By Daniel Wiessner, Reuters
A coalition of trade groups and nonprofits have filed a challenge to a Trump-era U.S. Citizenship and Immigration Services rule that would replace the decades-old random lottery for awarding H-1B work visas with a system favoring higher-paid workers.
The groups, including the Humane Society of New York and Dentists for America, said in a complaint filed in Washington D.C. federal court on Monday that the January rule arbitrarily favors workers in more expensive urban areas and makes it difficult for nonprofits to compete with private companies for high-skilled foreign labor.
The plaintiffs also said the rule was invalid because it was issued by former acting homeland security director Chad Wolf, who was not properly appointed to the role.

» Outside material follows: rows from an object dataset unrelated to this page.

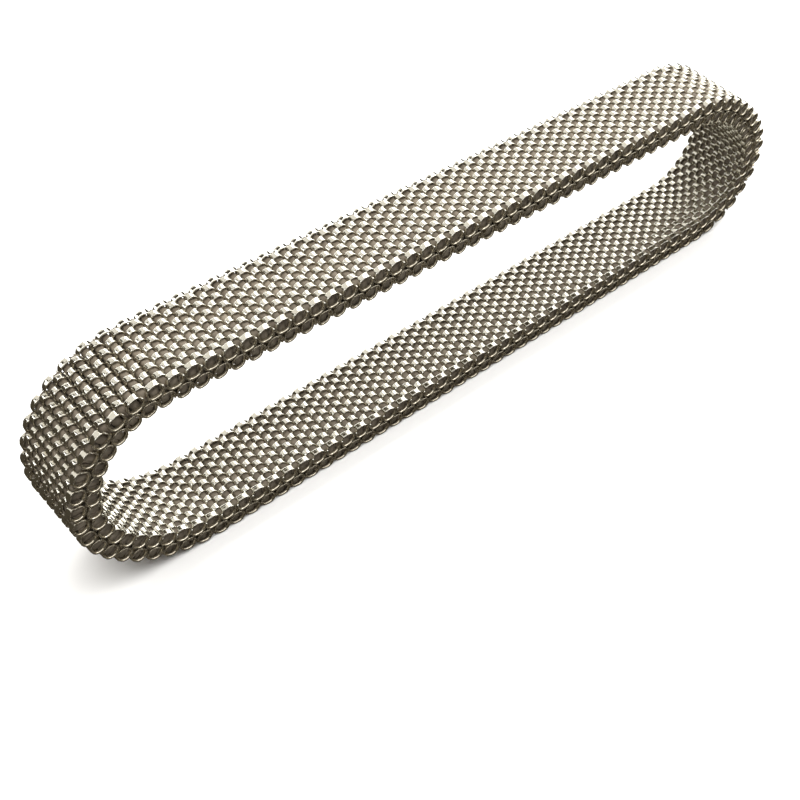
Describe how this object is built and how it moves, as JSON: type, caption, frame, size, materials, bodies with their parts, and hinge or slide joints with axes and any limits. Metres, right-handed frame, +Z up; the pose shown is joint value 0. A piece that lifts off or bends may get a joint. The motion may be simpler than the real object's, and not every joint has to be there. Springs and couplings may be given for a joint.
{
  "type": "mesh bracelet",
  "caption": "Endless mesh bracelet: a flexible band of interlinked wire coils with a ring along each edge, worn round the wrist, lying on its long side.",
  "frame": {"origin": "on the surface that the bracelet lies on, under the middle of its overall box", "axes": "+X along the flattened loop towards its low end, +Y across the band, +Z up from the surface"},
  "size_m": [0.0864, 0.008, 0.0227],
  "materials": {
    "steel_wire": "polished stainless steel wire with slightly worn, pressed-flat crowns"
  },
  "bodies": {
    "root": {"mesh_band": "steel_wire"}
  },
  "joints": []
}
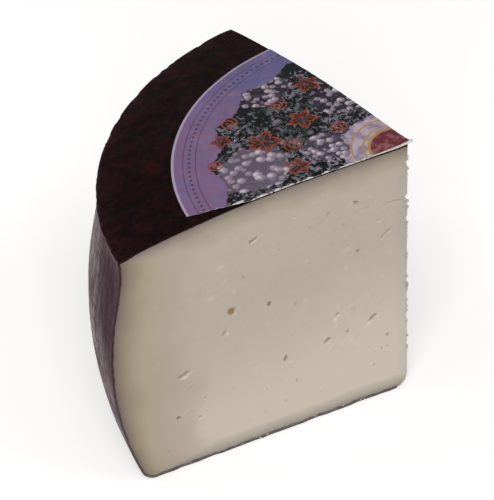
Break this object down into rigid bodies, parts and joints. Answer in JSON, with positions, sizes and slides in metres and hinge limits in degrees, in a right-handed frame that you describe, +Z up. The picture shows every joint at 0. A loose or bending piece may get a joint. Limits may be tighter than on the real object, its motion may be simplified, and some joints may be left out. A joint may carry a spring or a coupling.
{
  "type": "wedge of wine-washed goat cheese",
  "caption": "Wedge of a small goat cheese wheel: white close paste, thin dark wine-washed rind, bulging side, flat base and a piece of round paper label on the crown",
  "frame": {"origin": "on the base plane, under the middle of the wedge's bounding box", "axes": "+Z up out of the crown; the front cut face looks along -Y; the tip of the wedge points to +X and the rind side to -X"},
  "size_m": [0.093, 0.0862, 0.0865],
  "materials": {
    "cheese_paste": "smooth, slightly waxy off-white goat's milk paste with a dark wine-stained rind a millimetre thick",
    "label_paper": "thin printed paper, satin, white where it is cut"
  },
  "bodies": {
    "root": {"cheese": "cheese_paste", "label": "label_paper"}
  },
  "joints": []
}
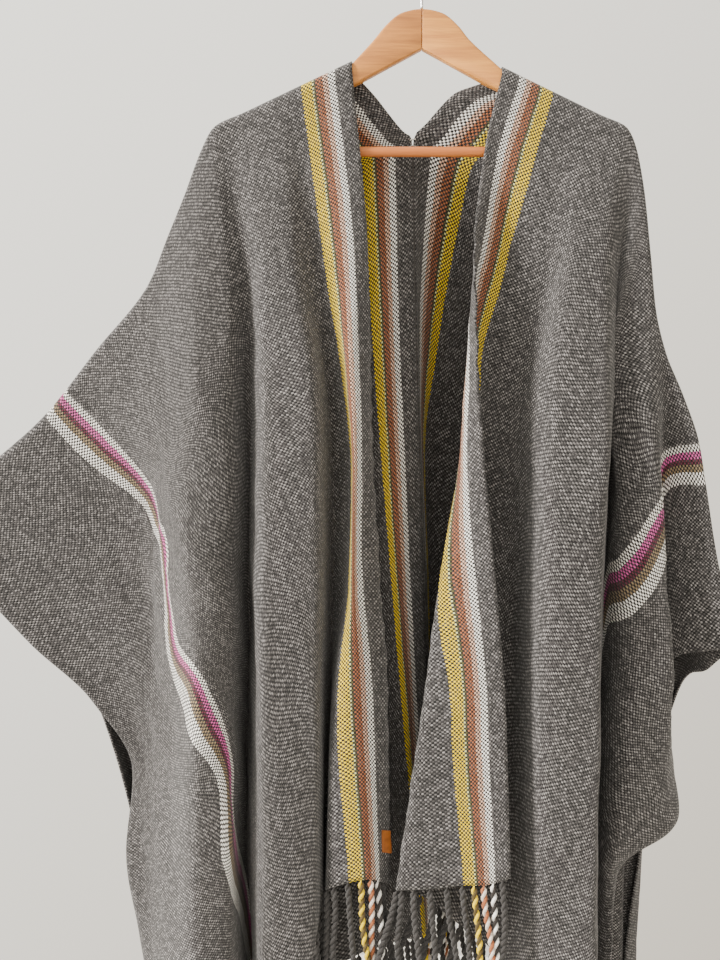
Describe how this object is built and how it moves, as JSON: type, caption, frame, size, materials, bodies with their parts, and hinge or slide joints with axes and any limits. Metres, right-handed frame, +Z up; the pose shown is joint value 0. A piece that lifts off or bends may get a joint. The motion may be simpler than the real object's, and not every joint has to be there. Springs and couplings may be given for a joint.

Federal judges in several cases challenging other Trump-era rules have agreed that Wolf was not appointed according to the proper order of succession.
The Biden administration in February pushed back the rule’s March effective date to December, saying USCIS needed more time to develop, test, and implement the changes required by the rule.
USCIS, a part of the U.S. Department of Homeland Security, did not immediately respond to a request for comment.
The plaintiffs, which also includes Physicians for American Healthcare Access and the Information Technology Industry Council, are represented by the American Immigration Lawyers Association, Joseph & Hall, Kuck Baxter Immigration and Siskind Susser.
Greg Siskind of Siskind Susser said the H-1B program was designed to ensure that U.S. workers are not underpaid, but not to “kneecap” recruiting efforts by nonprofits, universities and hospitals that cannot pay as much as private companies.
“This rule may have sounded good to the people who came up with the idea, but it will cause disastrous collateral damage,” Siskind said.
The number of H-1B visas that can be issued each year is capped at 65,000, with an additional 20,000 visas for workers with advanced degrees. The existing lottery system is used when the number of visa applications exceeds those caps.
USCIS in adopting the January rule said the H-1B program has been exploited and abused by employers seeking to fill lower-wage, entry-level positions and reduce overall business costs. And the lottery system makes it difficult for businesses to plan their hiring and attract the best international talent, the agency said.
The rule garnered support from some left-leaning advocacy groups that had otherwise opposed the Trump administration’s immigration policies. They said the rule would protect U.S. workers and reduce the number of H-1B holders who are underpaid while maintaining the overall number of visas that are issued.
But many business groups have opposed the wage-based approach, saying it would deprive companies in a range of industries and in lower-cost areas of the ability to meet their workforce needs.
The plaintiffs echoed those claims in Monday’s lawsuit, saying that prioritizing wage levels improperly equates salary with value. The USCIS rule also makes H-1B eligibility dependent on a single factor rather than the multifaceted approach required by federal law, they said.
The complaint claims the rule is arbitrary and capricious in violation of the Administrative Procedure Act and should be struck down.